◆ **WRITTEN INSTRUCTION**
Repeat the entire listing exactly.
___ DATA SECTION ___
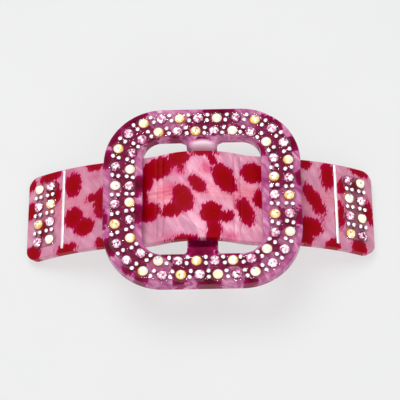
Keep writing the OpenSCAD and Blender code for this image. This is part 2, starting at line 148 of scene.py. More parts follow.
class Tree:
    """A material whose nodes are added one call at a time."""

    def __init__(self, name):
        self.material = bpy.data.materials.new(name)
        self.material.use_nodes = True
        self.tree = self.material.node_tree
        self.tree.nodes.clear()
        self.out = self.tree.nodes.new("ShaderNodeOutputMaterial")

    def put(self, socket, value):
        if isinstance(value, bpy.types.NodeSocket):
            self.tree.links.new(value, socket)
        else:
            socket.default_value = value

    def add(self, kind, inputs=None, **props):
        n = self.tree.nodes.new("ShaderNode" + kind)
        for k, v in props.items():
            setattr(n, k, v)
        for k, v in (inputs or {}).items():
            self.put(n.inputs[k], v)
        return n

    def math(self, operation, a, b=0.0, clamp=False):
        return self.add("Math", {0: a, 1: b}, operation=operation, use_clamp=clamp).outputs[0]

    def attribute(self, name):
        return self.add("Attribute", attribute_name=name).outputs["Fac"]

    def place(self, scale=(1, 1, 1), turn=(0, 0, 0)):
        """The point's place in millimetres, turned and then scaled."""
        where = self.add("TexCoord").outputs["Object"]
        turned = self.add("Mapping", {"Vector": where, "Rotation": turn}, vector_type="POINT")
        sizes = tuple(s / MM for s in scale)
        return self.add("Mapping", {"Vector": turned.outputs[0], "Scale": sizes}).outputs[0]

    def noise(self, where, scale=1.0, detail=2.0, rough=0.5, warp=0.0):
        n = self.add("TexNoise", {"Vector": where, "Scale": scale, "Detail": detail, "Roughness": rough})
        n.inputs["Distortion"].default_value = warp
        return n.outputs["Fac"]

    def ramp(self, factor, stops, kind="LINEAR"):
        n = self.add("ValToRGB", {"Fac": factor})
        r = n.color_ramp
        r.interpolation = kind
        while len(r.elements) < len(stops):
            r.elements.new(0.5)
        for e, (at, colour) in zip(r.elements, stops):
            e.position = at
            e.color = colour
        return n.outputs["Color"]

    def grey(self, factor, low, high, low_out=0.0, high_out=1.0, kind="LINEAR"):
        n = self.add("MapRange", {0: factor, 1: low, 2: high, 3: low_out, 4: high_out})
        n.interpolation_type = kind
        return n.outputs[0]

    def mix(self, factor, a, b, kind="MIX"):
        n = self.add("Mix", data_type="RGBA", blend_type=kind)
        self.put(n.inputs[0], factor)
        self.put(n.inputs[6], a)
        self.put(n.inputs[7], b)
        return n.outputs[2]

    def bump(self, height, distance, strength=1.0):
        n = self.add("Bump", {"Height": height, "Distance": distance * MM, "Strength": strength})
        return n.outputs[0]

    def surface(self, inputs):
        p = self.add("BsdfPrincipled", inputs)
        self.put(self.out.inputs["Surface"], p.outputs[0])
        return self.material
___
◆ **WRITTEN ANSWER**
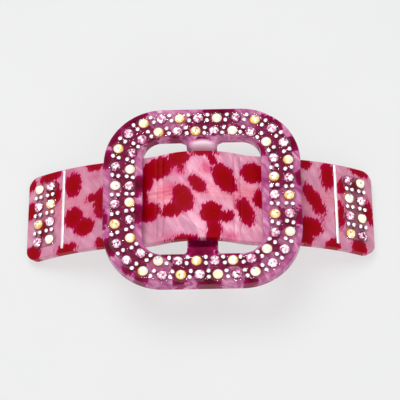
Keep writing the OpenSCAD and Blender code for this image. This is part 2, starting at line 148 of scene.py. More parts follow.
class Tree:
    """A material whose nodes are added one call at a time."""

    def __init__(self, name):
        self.material = bpy.data.materials.new(name)
        self.material.use_nodes = True
        self.tree = self.material.node_tree
        self.tree.nodes.clear()
        self.out = self.tree.nodes.new("ShaderNodeOutputMaterial")

    def put(self, socket, value):
        if isinstance(value, bpy.types.NodeSocket):
            self.tree.links.new(value, socket)
        else:
            socket.default_value = value

    def add(self, kind, inputs=None, **props):
        n = self.tree.nodes.new("ShaderNode" + kind)
        for k, v in props.items():
            setattr(n, k, v)
        for k, v in (inputs or {}).items():
            self.put(n.inputs[k], v)
        return n

    def math(self, operation, a, b=0.0, clamp=False):
        return self.add("Math", {0: a, 1: b}, operation=operation, use_clamp=clamp).outputs[0]

    def attribute(self, name):
        return self.add("Attribute", attribute_name=name).outputs["Fac"]

    def place(self, scale=(1, 1, 1), turn=(0, 0, 0)):
        """The point's place in millimetres, turned and then scaled."""
        where = self.add("TexCoord").outputs["Object"]
        turned = self.add("Mapping", {"Vector": where, "Rotation": turn}, vector_type="POINT")
        sizes = tuple(s / MM for s in scale)
        return self.add("Mapping", {"Vector": turned.outputs[0], "Scale": sizes}).outputs[0]

    def noise(self, where, scale=1.0, detail=2.0, rough=0.5, warp=0.0):
        n = self.add("TexNoise", {"Vector": where, "Scale": scale, "Detail": detail, "Roughness": rough})
        n.inputs["Distortion"].default_value = warp
        return n.outputs["Fac"]

    def ramp(self, factor, stops, kind="LINEAR"):
        n = self.add("ValToRGB", {"Fac": factor})
        r = n.color_ramp
        r.interpolation = kind
        while len(r.elements) < len(stops):
            r.elements.new(0.5)
        for e, (at, colour) in zip(r.elements, stops):
            e.position = at
            e.color = colour
        return n.outputs["Color"]

    def grey(self, factor, low, high, low_out=0.0, high_out=1.0, kind="LINEAR"):
        n = self.add("MapRange", {0: factor, 1: low, 2: high, 3: low_out, 4: high_out})
        n.interpolation_type = kind
        return n.outputs[0]

    def mix(self, factor, a, b, kind="MIX"):
        n = self.add("Mix", data_type="RGBA", blend_type=kind)
        self.put(n.inputs[0], factor)
        self.put(n.inputs[6], a)
        self.put(n.inputs[7], b)
        return n.outputs[2]

    def bump(self, height, distance, strength=1.0):
        n = self.add("Bump", {"Height": height, "Distance": distance * MM, "Strength": strength})
        return n.outputs[0]

    def surface(self, inputs):
        p = self.add("BsdfPrincipled", inputs)
        self.put(self.out.inputs["Surface"], p.outputs[0])
        return self.material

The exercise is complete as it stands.